Create Positive Stress
We know that too much stress is a bad thing. But we also know that too little stress is bad as well. There’s a sweet spot of stress between the extremes where you’ll feel motivated to take action. This positive form of stress is called eustress.
How else can you strengthen your commitment to your goal? How can you keep it in front of you? How can you make it more real and solid? How can you add more negative consequences for failure? Whatever ideas you come up with, act on them right away. It’s okay to be a bit impulsive here. As you do this more and more, you’ll learn what works best for you.
It often takes time for a new goal to sink in, so I encourage you to take this step seriously. This is not a difficult step. Creating and posting my goal reminder in my office only took a few minutes. You can do a lot with a short status update on your favorite social media site, such as by promising a negative consequence if you fail to achieve your goal by your deadline.

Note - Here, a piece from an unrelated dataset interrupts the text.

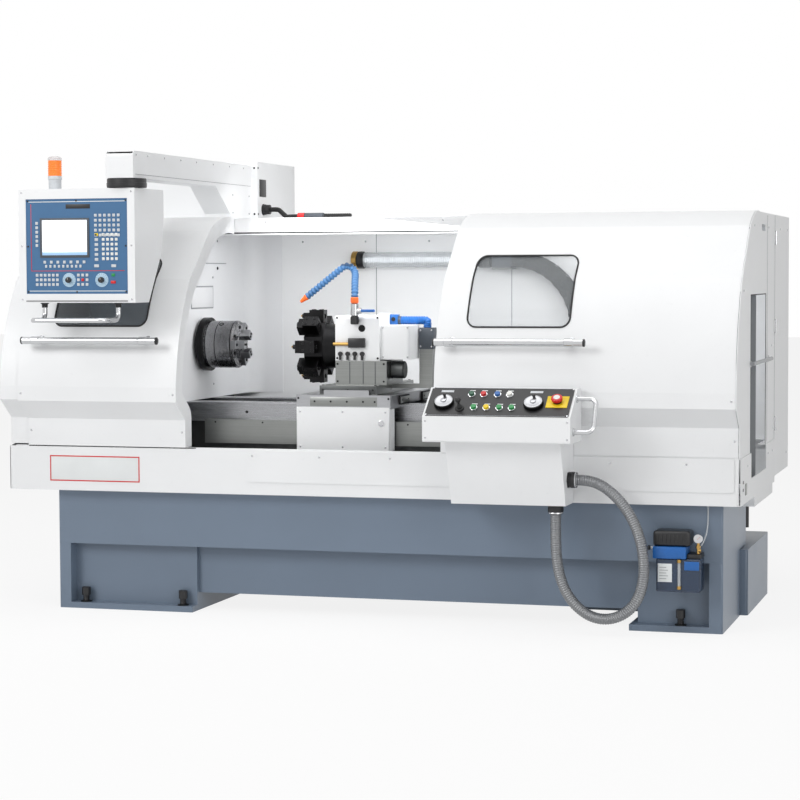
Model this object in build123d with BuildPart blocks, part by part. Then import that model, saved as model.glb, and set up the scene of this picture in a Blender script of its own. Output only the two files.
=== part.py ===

Surely you can spare a few minutes to strengthen your commitment.
If you decide to skip this step, my honest expectation is that you will fail to achieve your goal. If you make it easy and safe to fail, you probably will.
At this point you may be wondering when we’re going to get to the action steps. Where’s the how-to part? Well, we’re already into the action steps. This is very much a part of the how-to. We have to set things up so that you’re very likely to take action. How are the other steps going to benefit you if you only read them but you don’t actually do them? How many times have you read how-to info, said to yourself “I should do that,” and then dropped the ball? We need to avoid that kind of outcome.
My intention for this series is not to teach you the steps to generate passive income. That would be a waste of everyone’s time, and it’s already been done. My intention is that you actually create a new passive income stream for yourself. That’s the end result I want you to achieve. I’m writing this for the people who are finally ready to begin receiving some passive income this year. I’m not writing for the ones who are just curious about it. If you’re merely curious, that’s fine, but please don’t get in the way of us doers. 😉
Are You In or Out?
This is the point where you must now decide: Am I going to follow this series as an active doer or not? Am I going to follow along with action and create a new stream of passive income, or am I going to sit on the sidelines and watch other people do it?
If you aren’t sure, then you’re not a doer… at least not yet. Either get sure and commit to this, or this boat will sail without you. You may tell yourself that you can always come back to this series later, but will you? There’s some great energy in doing this in real-time with lots of others. That energy won’t be around six months from now. So I think it’s fair to say that it’s now or never.
You may wonder what this commitment will entail. Shouldn’t you learn the action steps before you have to commit? Nope. That’s not how it’s done. You commit first, and then the steps appear. What more do you need? I’m personally coaching you through this whole thing for free. I’ve already done this multiple times, and countless others have done it as well. It’s obviously a possible and achievable pursuit. And if you’re really committed, then even if I dropped the ball, you’d just continue on without me and learn what you need to learn elsewhere (just like I did).
Do you really have to commit in the dark? You’re not actually committing in the dark though. You’re the one who’s ultimately going to move this goal forward, not me. You’re the light source here. I’m just the helper you’ve summoned into your reality to help you create this now.
What’s the worst that will happen anyway? Even if you commit and fail, you’re still going to learn some amazing things along the way. You’ll see what you’re made of. Worst case you’ll suffer some negative consequences like a little embarrassment. Big deal. You’ll live.
So are you in, or are you out? If you’re not sure that you’re in, you can be sure that you’re out.
A year from now, what decision will you wish you made today?